Scientists from the University of York say they have recreated how toxins from smoking cause unique patterns of DNA damage. The discovery could help researchers better understand the cause of bladder cancer and the link to smoking, according to the university team. The causes of bladder cancer remain largely unknown, but smoking is seen as the main risk factor for the disease.

Simon Baker, PhD, from the department of biology, and his colleagues grew human bladder tissues in the laboratory and exposed them to a common toxin from cigarette smoke. After the tissues were damaged by the smoke toxin, the team, which published its study “Procarcinogen Activation and Mutational Signatures Model the Initiation of Carcinogenesis in Human Urothelial Tissues In Vitro” in European Urology, analyzed all three billion letters of the genetic code to find a pattern of changes called a “mutational signature.”

“Disparity between genome-wide mutations in bladder and other cancers where smoking is a risk factor raises questions about carcinogenesis in different epithelia. To develop an experimental model of bladder carcinogenesis, we clonally expanded in vitro differentiated normal human urothelial (NHU) cells following exposure to an exemplar procarcinogen and used whole-genome DNA sequencing to derive mutational signatures. Benzo[a]pyrene (BaP) was activated by endogenous cytochrome P450 (cytochrome P450 family 1 subfamily A member 1 [CYP1A1]) to create genomically modified NHU cells. Comparison with the Catalogue of Somatic Mutations in Cancer (COSMIC) showed that mutations induced by BaP in NHU cells were similar to smoking-associated signatures in bladder and other cancers, including single- and doublet-base substitution signatures characterized by C > A transversions (COSMIC_SBS4 and COSMIC_DBS2, respectively), and an insertion/deletion signature of C deletions in homopolymer regions (ID3),” write the investigators.
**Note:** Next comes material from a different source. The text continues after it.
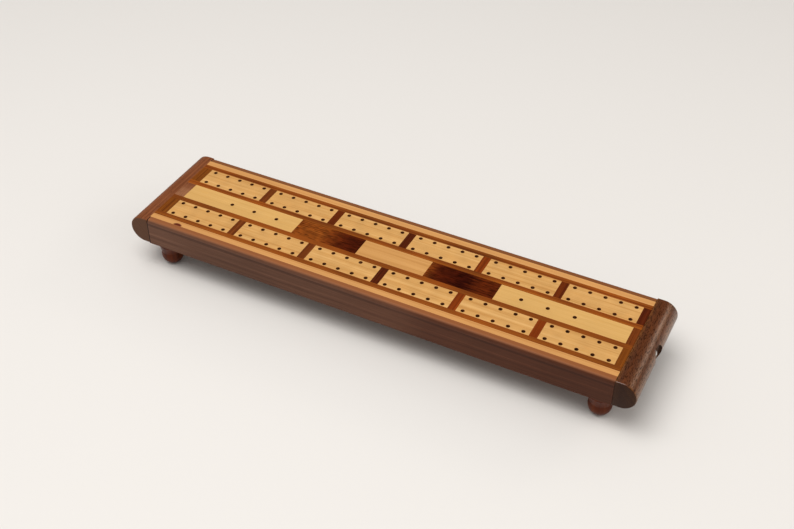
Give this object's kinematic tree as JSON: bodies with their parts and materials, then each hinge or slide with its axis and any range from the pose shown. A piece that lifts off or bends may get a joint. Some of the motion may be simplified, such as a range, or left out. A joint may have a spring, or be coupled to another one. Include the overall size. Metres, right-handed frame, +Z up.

“Our study provides the first direct evidence that BaP is activated locally in the urothelium, initiating the well-described smoking-associated mutational signatures. An absence of other common bladder cancer (BLCA)-associated genomic signatures points strongly to other primary causes of BLCA, which the new experimental approach described here is well placed to investigate. Mutational signatures ignore whether a gene is affected, but tissue-specific drivers (KMT2DKMT2C, and CDKN1A) were significantly over-mutated in this model, providing insight on the emergent selection pressures.”

“Mutational signatures can be used like fingerprints at a crime scene. When we look at the DNA in a cancer, we can see the fingerprints of all the criminals involved in causing the damage that led to cancer,” said Baker. “The DNA damaging event might be exposure to cigarette smoke or UV from the sun, but it might also be an unknown event that causes cancer. Our study found that the smoke toxin left its distinctive fingerprints on the DNA of bladder tissues grown in the laboratory. However, when we looked at the DNA of patients’ bladder cancers the mutational signature, of the smoke toxin, was only responsible for a small amount of the damage. So despite smoking being the key risk factor for bladder cancer, direct damage of the DNA by smoke toxins is unlikely to be the main reason for these cancers forming.”

It may be that the smoke toxins accelerate other DNA damaging events, and attention is now focusing on a family of enzymes called “APOBEC,” which destroy viruses by mutating their DNA as part of the body’s natural defenses against infection. However, recent studies suggest they might mistakenly target our own DNA in a number of cancer types. The next stage of the study will be to try and understand how and why APOBEC enzymes become activated in the cells of the bladder.